What is a Show Cause Notice?
- A Show Cause Notice is a formal communication issued by a court, government agency, or another authoritative body to an individual or entity, asking them to explain or justify their actions, decisions, or behaviour.
- The purpose of a show cause notice is to give the recipient an opportunity to provide a response or clarification regarding specific concerns or alleged violations.
What is Article 226 of the COI?
- Article 226 is enshrined under Part V of the Constitution which puts power in the hand of the High Court to issue the writs.
- Article 226(1) of the COI states that every High Court shall have powers to issue orders or writs including habeas corpus, mandamus, prohibition, quo warranto, and certiorari, to any person or any government for the enforcement of fundamental rights and for other purpose.
- Article 226(2) states that the High Court has the power to issue writs or orders to any person, or government, or authority -
- Located within its jurisdiction or
- Outside its local jurisdiction if the circumstances of the cause of action arises either wholly or partly within its territorial jurisdiction.

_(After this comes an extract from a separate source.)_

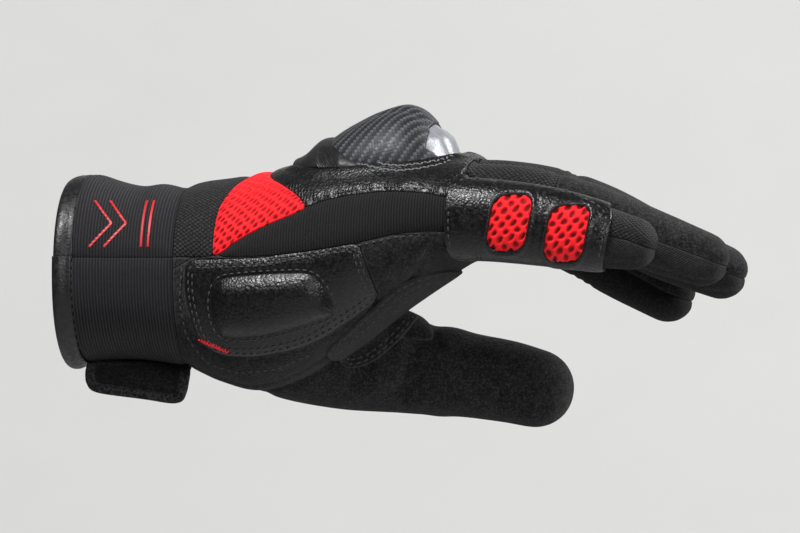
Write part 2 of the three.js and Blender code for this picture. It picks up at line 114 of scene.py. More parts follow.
# Seams in the side view, x and z
redBack = [
    [55.2, 5.7], [55, 12], [55.4, 19.6], [56.1, 24.1], [59.3, 30.7], [61.5, 32.6], [63, 36],
    [63, aboveAll],
]
redFront = [[69, aboveAll], [69, 35.5], [72, 33.2], [77.9, 30.7], [84, 27.2], [87.9, 22.9]]
redFoot = [[82.1, 20.1], [75.7, 17.6], [68.6, 14.2], [62.4, 10.5], [58.8, 7.4]]
leatherEdge = [[94, 25.5], [104, 27.4], [116, 28.6], [130, 28], [136.5, 26.4], [160, 26.4]]
sideSeam = [[160, 14], [132, 14], [121, 13.4], [108, 10.5], [92, 7.8], [74, 5.8]]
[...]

- Article 226(3) states that when an interim order is passed by a High Court by way of injunction, stay, or by other means against a party then that party may apply to the court for the vacation of such an order and such an application should be disposed of by the court within the period of two weeks.
- Article 226(4) says that the power granted by this article to a high court should not diminish the authority granted to the Supreme Court by Clause (2) of Article 32.
- This Article can be issued against any person or authority, including the government.
- This is merely a constitutional right and not a fundamental right and cannot be suspended even during an emergency.
- Article 226 is of mandatory nature in case of fundamental rights and discretionary nature when it is issued for “any other purpose”.
- It enforces not only fundamental rights, but also other legal rights.